* START Records to process *
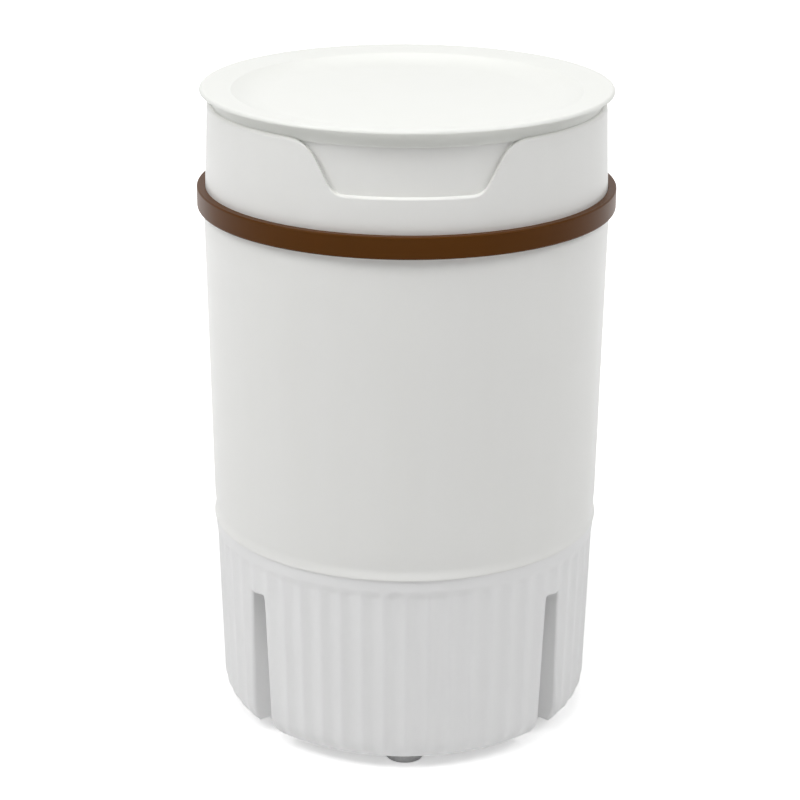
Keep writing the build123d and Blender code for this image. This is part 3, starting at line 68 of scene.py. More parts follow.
# Sizes read from the solids
base_low, base_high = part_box("base_skirt")
barrel_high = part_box("barrel")[1]
ring_low, ring_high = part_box("trim_ring")
collar_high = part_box("collar")[1]
lid_low, lid_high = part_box("lid")
base_bottom = base_low.z
base_top = base_high.z
barrel_top = barrel_high.z
barrel_top_radius = barrel_high.x
ring_bottom = ring_low.z
ring_top = ring_high.z
ring_radius = ring_high.x
collar_top = collar_high.z
collar_bottom_radius = collar_high.x
lid_top = lid_high.z
lid_radius = lid_high.x
skirt_bottom = lid_low.z

# Walls and the gap between pieces that don't touch
shell_wall = 2.5 * mm
gap = 0.3 * mm

# Base skirt: its taper, round lower edge, flutes, slots, service pocket and the cover's seat
base_top_radius = barrel_top_radius - 3.6 * mm
base_bottom_radius = base_top_radius - 3.6 * mm
base_corner = base_bottom + 2.8 * mm
base_edge_radius = 18.0 * mm
base_edge_sweep = radians(50)
base_edge_top = base_corner + base_edge_radius * sin(base_edge_sweep)
base_edge_margin = 0.4 * mm
flute_count = 56
flute_steps = 10
flute_depth = 1.4 * mm
flute_step = 0.5 * mm
flute_top = base_top - 6.5 * mm
flute_fade = 7.0 * mm
flute_bottom = base_corner
flute_low_fade = 4.0 * mm
slot_angle = radians(50.6)
slot_top_width = 12.2 * mm
slot_bottom_width = 19.2 * mm
slot_top = base_top - 28.8 * mm
slot_back_radius = base_bottom_radius - 15.7 * mm
slot_corner = 1.5 * mm
slot_edge = 2.2 * mm
pocket_y = base_bottom_radius - 14.7 * mm
pocket_width = 76.0 * mm
pocket_height = 62.0 * mm
pocket_bottom = base_bottom + 30.0 * mm
pocket_corner = 6.0 * mm
pocket_edge = 1.3 * mm
cover_radius = base_bottom_radius - 38.0 * mm
cover_ledge = 9.0 * mm
cover_thickness = 3.0 * mm
foot_radius = 11.8 * mm

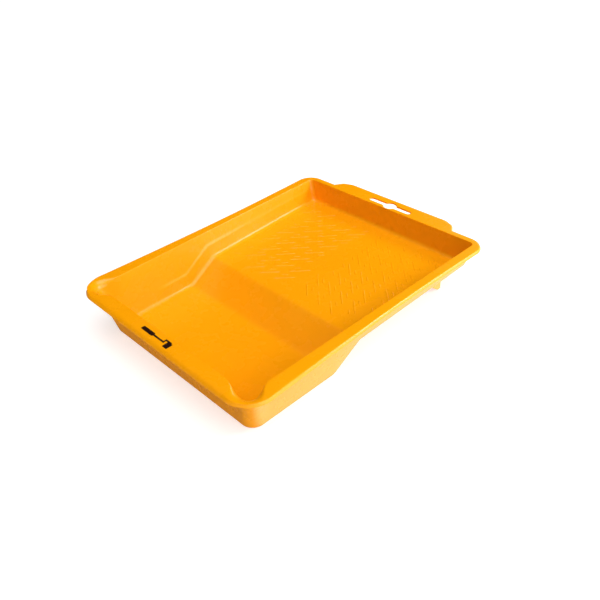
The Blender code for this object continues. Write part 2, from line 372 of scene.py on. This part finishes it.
def band_ring(above_floor, proud):
    """A ring on the inner wall this far above the floor, on the upper face or the proud one."""

    def height(along):
        return floor_height(along + LEDGE_SHIFT) + above_floor

    def share(along):
        return (HEIGHT - height(along)) / (HEIGHT - floor_height(along))

    def side(along):
        return side_flange(along) + SIDE_LEAN * share(along) + (ledge(along) if proud else 0.0)

    radii = [mix(top, foot, 0.5) for top, foot in zip(CAVITY_RADII_TOP, CAVITY_RADII_FOOT)]
    return Ring(FLANGE_WELL_END + WELL_LEAN * share(0.0),
                FLANGE_FAR_END + FAR_LEAN * share(RAMP_END), side, radii, height,
                notched=NOTCH_ON_BAND if proud else NOTCH_ABOVE_BAND)


def unit(vectors):
    return vectors / np.linalg.norm(vectors, axis=1, keepdims=True)


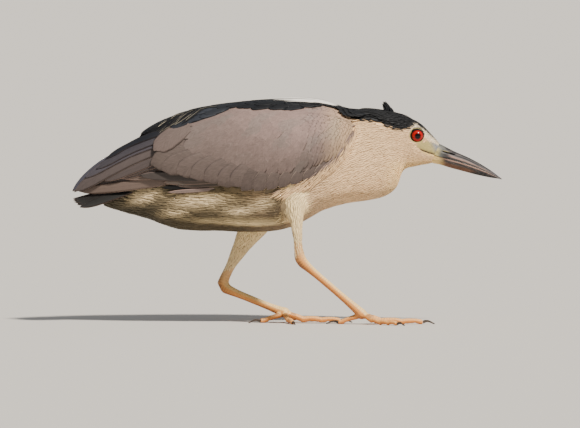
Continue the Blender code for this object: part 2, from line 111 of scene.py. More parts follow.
class Look:  # a material with one method that adds any node
    def __init__(self, name, **fixed):
        self.material = bpy.data.materials.new(name)
        self.material.use_nodes = True
        self.tree = self.material.node_tree
        self.finish(**fixed)

    def feed(self, socket, value):
        if isinstance(value, Wire):
            self.tree.links.new(value.socket, socket)
        else:
            socket.default_value = value

    def add(self, kind, settings=None, *values, output=0, **named):
        node = self.tree.nodes.new(kind)
        for key, value in (settings or {}).items():
            setattr(node, key, value)
        for socket, value in zip(node.inputs, values):
            self.feed(socket, value)
        for key, value in named.items():
            self.feed(node.inputs[key], value)
        return Wire(self, node.outputs[output])

    def mix(self, share, first, second, blend="MIX"):
        made = self.add("ShaderNodeMix", {"data_type": "RGBA", "blend_type": blend}, output=2)
        for index, value in ((0, share), (6, first), (7, second)):
            value = (*value, 1.0) if isinstance(value, tuple) else value
            self.feed(made.socket.node.inputs[index], value)
        return made

    def stain(self, colour, *layers):  # lays hex colours over a colour one by one, each by its share
        for share, code in layers:
            colour = self.mix(share, colour, paint(code))
        return colour

    def place(self, centre=(0, 0, 0), scale=(1, 1, 1), turn=(0, 0, 0)):  # millimetres from centre, turned
        spot = self.add("ShaderNodeTexCoord", output=3)
        return self.add("ShaderNodeMapping", {"vector_type": "TEXTURE"}, spot, Scale=[mm / s for s in scale],
                        Location=[c * mm for c in centre], Rotation=turn)

    def split(self, vector):
        made = self.add("ShaderNodeSeparateXYZ", None, vector)
        return [Wire(self, out) for out in made.socket.node.outputs]

    def attribute(self, name, output=0):
        return self.add("ShaderNodeAttribute", {"attribute_name": name}, output=output)

    def noise(self, vector, scale, detail=3.0, roughness=0.5):
        return self.add("ShaderNodeTexNoise", {}, vector, Scale=scale, Detail=detail, Roughness=roughness)

    def bump(self, height, strength, distance):
        return self.add("ShaderNodeBump", {}, Strength=strength, Distance=distance * mm, Height=height)

    def finish(self, **sockets):
        for socket, value in sockets.items():
            self.feed(self.tree.nodes["Principled BSDF"].inputs[socket.replace("_", " ")], value)
        return self.material


def paint(code):  # a hex sRGB colour as linear values
    values = [int(code[i : i + 2], 16) / 255 for i in (0, 2, 4)]
    return tuple(v / 12.92 if v <= 0.04045 else ((v + 0.055) / 1.055) ** 2.4 for v in values)


def palette(**codes):
    return {name: paint(code) for name, code in codes.items()}


def blendTone(first, second, share):
    share = np.clip(np.asarray(share, float), 0, 1)[..., None]
    return np.asarray(first) * (1 - share) + np.asarray(second) * share


def wash(tone, colours, *layers):  # lays colours over a tone one by one, each by its share
    for name, share in layers:
        tone = blendTone(tone, colours[name], share)
    return tone


def soft(value, low, high):  # smooth step from 0 at low to 1 at high
    t = np.clip((value - low) / (high - low), 0, 1)
    return t * t * (3 - 2 * t)


def near(value, centre, reach):  # a soft bump, 1 at the centre
    return np.exp(-(((value - centre) / reach) ** 2))


def lineAt(line, x):  # the height at x of a line of points
    return np.interp(x, *zip(*line))


def curved(table, at):  # a smooth curve through the rows of a table
    rows = np.array(table, float)
    xs, ys = rows[:, 0], rows[:, 1:]
    slopes = np.gradient(ys, xs, axis=0)
    i = np.clip(np.searchsorted(xs, at) - 1, 0, len(xs) - 2)
    wide = (xs[i + 1] - xs[i])[:, None]
    t = np.clip((at - xs[i])[:, None] / wide, 0, 1)
    flow = (2 * t**3 - 3 * t**2 + 1) * ys[i] + (t**3 - 2 * t**2 + t) * wide * slopes[i]
    return flow + (3 * t**2 - 2 * t**3) * ys[i + 1] + (t**3 - t**2) * wide * slopes[i + 1]


def unit(vectors):
    return vectors / (np.linalg.norm(vectors, axis=-1, keepdims=True) + 1e-12)


def square(tilts, ways):  # tilts turned square to the ways
    return unit(tilts - ways * (tilts * ways).sum(-1, keepdims=True))


def runOf(spine):  # the way that each spine runs
    return unit(np.gradient(spine, axis=1))


def ripple(spots, size, seed, ways=7):  # a smooth loose field between about -1 and 1
    loose = np.random.default_rng(seed)
    turns = unit(loose.normal(0, 1, (ways, 3))) * (2 * np.pi / (size * loose.uniform(0.7, 1.5, (ways, 1))))
    return np.sin(spots @ turns.T + loose.uniform(0, 7, ways)).mean(1) * 1.7


def linked(name, data):
    piece = bpy.data.objects.new(name, data)
    scene.collection.objects.link(piece)
    return piece


def asObject(name, bm):
    mesh = bpy.data.meshes.new(name)
    bm.to_mesh(mesh)
    bm.free()
    return linked(name, mesh)


def nodeCopies(names, swell=0.0):  # copies of CAD nodes with their loose triangles merged
    whole = bmesh.new()
    for name in names:
        part = bmesh.new()
        part.from_mesh(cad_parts[name].data)
        bmesh.ops.remove_doubles(part, verts=part.verts, dist=touching)
        part.normal_update()
        if swell:
            for vert in part.verts:
                vert.co += vert.normal * swell * mm
        mesh = bpy.data.meshes.new("copy")
        part.to_mesh(mesh)
        part.free()
        whole.from_mesh(mesh)
        bpy.data.meshes.remove(mesh)
    return whole


def voxels(name, bm, size):  # a remeshed piece, with the modifier applied
    piece = asObject(name, bm)
    remesh = piece.modifiers.new("Remesh", "REMESH")
    remesh.mode = "VOXEL"
    remesh.voxel_size = size * mm
    graph = bpy.context.evaluated_depsgraph_get()
    mesh = bpy.data.meshes.new_from_object(piece.evaluated_get(graph))
    piece.modifiers.clear()
    old, piece.data = piece.data, mesh
    bpy.data.meshes.remove(old)
    return piece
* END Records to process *
* _Given exercise_
Repeat the span of lines that opens with the line holding "The Blender code for this object continues." and closes with the line holding "ring on the", exactly as it stands.

* _Answer to the task_
The Blender code for this object continues. Write part 2, from line 372 of scene.py on. This part finishes it.
def band_ring(above_floor, proud):
    """A ring on the inner wall this far above the floor, on the upper face or the proud one."""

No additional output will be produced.